Le temps passe et les lumières s’éteignent une à une…
Renzo s’est tué. Il a glissé d’un toit. En tombant, il s’est rattrapé à la gouttière et a réussi à atterrir sur ses pieds, mais elle s’est décrochée et lui a fracassé la tête…
 Amédéo s’est arrêté de cirer au beau milieu des vacances.
Le cinéma italien perd son souffle.
Ilio a eu une tumeur au cerveau. Il est parti en trois semaines.
On a retrouvé Eraldo dans les toilettes du Milan-Bologne. Infarctus. Il a fallu une heure aux secouristes pour ouvrir la porte.
Les chansons italiennes ne sont plus à la mode. Ou  l’envie de chanter s’est fait la malle.
Et le téléphone continue de sonner.
Aldémaro changeait une roue crevée au bord de la nationale.

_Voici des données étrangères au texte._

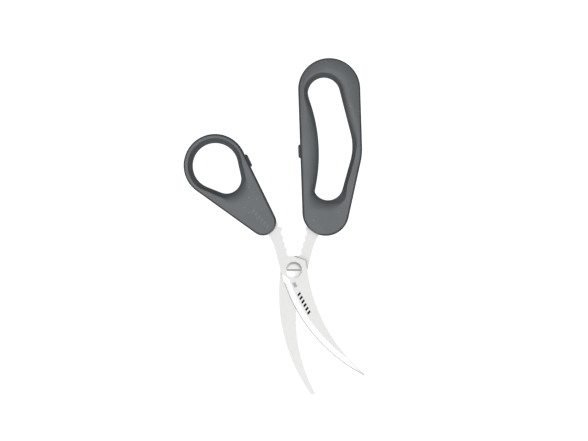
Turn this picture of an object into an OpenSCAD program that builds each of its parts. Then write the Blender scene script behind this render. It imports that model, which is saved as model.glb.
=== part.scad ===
// Poultry shears: two toothed, curved blades on a slotted pivot screw,
// a long closed finger loop on the right and a round thumb loop on the left.
// Frame: +Z is the pivot axis, z = 0 is the surface the shears lie on,
// +Y runs from the pivot to the handles. Millimetres. Drawn part way open.

/* [Blades] */
// Thickness of each blade plate
blade_t = 2.4; // [2:0.1:2.8]
// Distance from the pivot to the blade tips
blade_reach = 94.6; // [88:0.2:95]
// Width of the ground bevel, cutting edge included
bevel_w = 4.4; // [3.4:0.1:5]
// Width of the steep honed strip along the cutting edge
hone_w = 0.35; // [0.25:0.05:0.6]

/* [Gripping teeth] */
// Number of gullets on each tang
gullet_count = 4; // [2:1:4]
// Distance from one gullet to the next
gullet_pitch = 5.1; // [4.9:0.05:5.3]
// Radius of each gullet
gullet_r = 2.7; // [2.5:0.05:2.8]

/* [Pivot] */
// Radius of the shoulder that the front blade turns on
shoulder_r = 3; // [2.6:0.1:3.4]
// Radial running clearance of the front blade on the shoulder
running_gap = 0.05; // [0.02:0.01:0.1]
// Gap between the two blade plates
plate_gap = 0.06; // [0.04:0.01:0.1]
// Radius of the domed screw head
head_r = 5.2; // [4.6:0.1:5.5]
// Radius of the washer under the screw head
washer_r = 6; // [5.7:0.1:6.5]
// Radius of the round nut on the back
nut_r = 6; // [5.6:0.1:6.5]
// Width of the screwdriver slot
slot_w = 1.4; // [1:0.1:1.8]

/* [Handles] */
// Thickness of both handles
handle_t = 15; // [13:0.5:16]
// Radius of the finger loop's top end
finger_top_r = 23.3; // [23:0.1:24.5]
// Radius of the finger loop's lower end
finger_low_r = 17.5; // [17:0.1:18]
// Outer radius of the thumb ring
thumb_ring_r = 23.6; // [23:0.1:24.5]
// Radius of the thumb hole
thumb_hole_r = 17; // [16:0.1:17.2]
// Angle of the thumb handle from the Y axis
thumb_lean = 40.2; // [38:0.2:41]
// How far the side walls pull in from the parting line to the face
side_draft = 0.8; // [0.5:0.1:1]
// Radius of the rounded outer edge
edge_r = 1; // [0.6:0.1:1.2]
// Thickness of the soft grip round the sides of the hard core
grip_skin = 2.2; // [2:0.1:2.4]

/* [Stops] */
// Length of each rubber stop's touching face
stop_len = 8.3; // [7:0.1:9]
// How far each stop stands proud of its handle
stop_proud = 1.4; // [1:0.1:1.6]
// Height of each stop
stop_h = 6; // [5:0.5:7]

/* [Hidden] */
$fn = 96;
eps = 1;

// Heights
mid_z = handle_t / 2;
rear_top = mid_z - plate_gap / 2;
rear_bottom = rear_top - blade_t;
front_bottom = mid_z + plate_gap / 2;
front_top = front_bottom + blade_t;
washer_z = front_top + 0.05;
washer_t = 0.4;
head_z = washer_z + washer_t;
washer_edge = 0.1;
head_rim = 0.5;
head_dome = 1;
slot_floor = head_z + 0.4;
nut_t = handle_t / 2 - 3.2;
nut_floor = 1;
nut_chamfer = 0.5;
thread_r = 2.5;
cone_t = 0.35;
cone_inner = thread_r + 0.7;
cone_outer = nut_r - 0.6;

// Blade curves: each is a circle, given as centre and radius
front_edge = [[109, 29.95], 122.7];
front_spine = [[132.6, 16.3], 123.6];
rear_spine = [[118.7, -18.3], 129.9];
rear_edge = [[116.3, -36.6], 114.75];
// Section through the bevel, as heights above the blade's flat face
edge_z = 0.15;
hone_z = 0.45;
// Span of each bevel as angles about its edge circle: heel, where it is full width, and tip
front_grind = [199.4, 247];
rear_grind = [166, 211];
// Rounded end of the bevel, a hair shallower than the bevel itself
runout_r = 9;
runout_lift = 0.03;

// Tang: points of the left one, the right one is its mirror image
tooth_top = [-8.8, 31.9];
tooth_line = [-8, 24.8];
plate_top = [-4.3, 11.4];
plate_corner = [8.4, 7.2];
plate_side = [10, 0.5];
plate_foot = [8, -4];
heel = [-9.45, -2.6];
neck = [-13.9, 14.6];
neck_top = [-25.9, 28.6];
neck_flare = [[-50.6, 5], 38];
tail_root = [-17, 33.5];
tail_root_r = 5;
tooth_lean = 15.3;
first_gullet = [-7, 27.7];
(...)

Il s’est fait happer par une auto.
Rudy, mon copain. Il était devenu capitaine dans la Marine nationale. Rupture d’anévrisme à 28 ans.
Les couleurs aussi meurent avec le temps.
Ivano, le plus solide de tous, le plus jovial aussi. Il s’est effondré en défaisant sa valise, en plein éclat de rire, dans un hôtel de Venise.
Puis Sandro est parti, dans une salle d’hôpital d’un autre siècle. Etouffé par les cigarettes…

Le 7eme Art italien refait surface peu à peu. Giuseppe Tornatore, « cinéma Paradiso ».
J’y suis retourné. Enfance terminée. Avec ma fille. Boucler la boucle. La place du village était vide.
Le 17 Mars 1993, un lundi matin à l’aube, mon grand-père rendait son dernier soupir…
C’était à nous, pour une fois, de téléphoner la mauvaise nouvelle.
Elina, sa sœur, venait de quitter ce monde deux heures plus tôt.

Aujourd’hui, autoroutes, ponts et tunnels, voitures puissantes et pompes à eau fiables, ont raccourci les kilomètres. Mais mon Italie est très loin. Toi, Giuseppe, trouverais-tu encore un espace de silence pour méditer dans ce vacarme ? Un nom pour passerelle. Carducci. Je te salue de l’autre côté du temps.